Critics say few of these promises have materialised. Corruption is still cited as a concern by voters, farmers are still unhappy with agricultural policy, and recently leaked government data showed unemployment at its highest level in 45 years. The Centre for Monitoring Indian Economy estimates that 11 million jobs were lost in 2018 alone.
“Situation of Indian labour class has severely deteriorated in the last five years; whether it is a chowkidar, or a farmer, or a day labourer, those working in the informal sector are struggling to make ends meet,” said Anand Pagare, an official with the Rashtriya Shoshit Parishad, an NGO working with marginalised sections on society.
"BJP's policies have been detrimental to the labour reforms made in the last few decades, and many of their new programmes are made without consultation with the trade unions or labour organisations," Mr Pagare told The National.
In January an estimated 200 million workers took part in a two-day strike called by 10 national unions to protest against the government's policies on issues including minimum wages, pensions and labour laws.

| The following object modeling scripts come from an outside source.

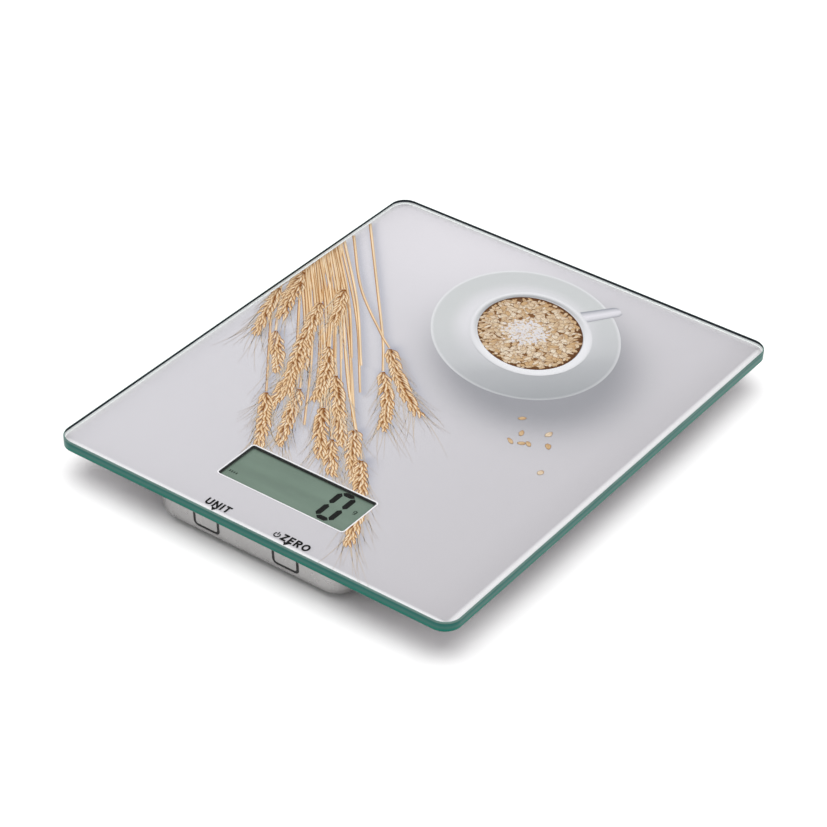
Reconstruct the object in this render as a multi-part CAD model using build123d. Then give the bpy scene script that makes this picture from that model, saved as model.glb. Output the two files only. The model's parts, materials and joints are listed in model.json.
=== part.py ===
from build123d import *
import math
import os

# Slim glass kitchen scale: a printed tempered glass platform bonded to a shallow electronics
# housing and to four load-sensing feet.
# Millimetres. X runs to the right along the display edge, Y to the back, Z up.
# The origin is on the table, under the middle of the glass. The pieces under the glass are drawn
# about their own middle and moved sideways to their place when they are written.

# ---- Glass platform -------------------------------------------------------------------
GLASS_WIDTH = 165.0
GLASS_DEPTH = 200.0
GLASS_THICKNESS = 4.0
GLASS_CORNER_RADIUS = 6.5
GLASS_ARRIS = 0.5
GLASS_CLEAR_HEIGHT = 12.8          # table to the underside of the glass
PRINT_THICKNESS = 0.2
PRINT_EDGE_MARGIN = 0.6
BOND_THICKNESS = 0.3               # double-sided tape under the print
UNDER_GLASS_X = -1.4               # middle of the glass to the middle of all that is fixed under it

# ---- Housing --------------------------------------------------------------------------
HOUSING_SIDE_SPACE = 11.0          # display bezel to the outside of the housing, at the bottom
HOUSING_FRONT_GAP = 3.0            # glass front edge to the housing's front wall, at the bottom
HOUSING_HEIGHT_OFF_TABLE = 1.5
HOUSING_WALL = 1.8
HOUSING_FLOOR = 1.6
HOUSING_CORNER_RADIUS = 9.3
HOUSING_EDGE_RADIUS = 5.0
WALL_DRAFT_ANGLE = 5.7

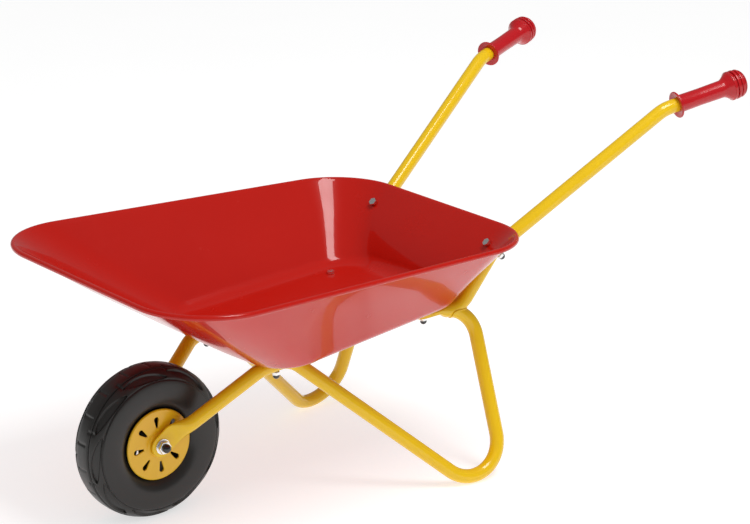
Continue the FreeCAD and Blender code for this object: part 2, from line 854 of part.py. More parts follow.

“By going after the rights of the workers, BJP has shown that its true loyalties are with Adani and Ambani," Mr Pagare said, referring to prominent Indian corporate houses. "If their government returns to power again, there will surely be a workers' revolution in India.”
Economists blame some of Mr Modi's policies for a slowdown in growth, leading to job losses. His sudden withdrawal from circulation of high-denomination banknotes in November 2016 created a months-long currency shortage that affected India's cash economy, particularly small vendors and traders. Months later the government introduced a nationwide Goods and Sales Tax (GST) that, although generally seen as a necessity in the long term, was another check on economic activity as businesses struggled to implement the new rules. The new tax regime also raised the price of some essential goods.
Despite this, Mr Jha plans to travel back to his village in Bihar later this month to cast his vote for the BJP.
“BJP may not have done anything for me and I am not really happy with my state under the BJP government, but it seems to me that the country is happy with Modi, so I will vote for him again,” he said, quoting a Hindi saying that means “the good of the masses is more important than the good of the one".
The airline security guard, however, was determined to not allow the politicians to usurp his identity, saying, “I will not vote for a 'chowkidar', I will vote for a parliamentarian who is easily accessible to us chowkidars.”
I will vote for someone we can approach when we have been wronged or cheated by contractors, or when we feel our rights as labourers have been violated … someone who is willing to spend a day in our shoes, lived and eaten the way we do," he said.
“Talk is cheap. Last time he [Mr Modi] tried appeal to the chaiwallas, but we are not stupid. We know they see us and our jobs as lowly and small.”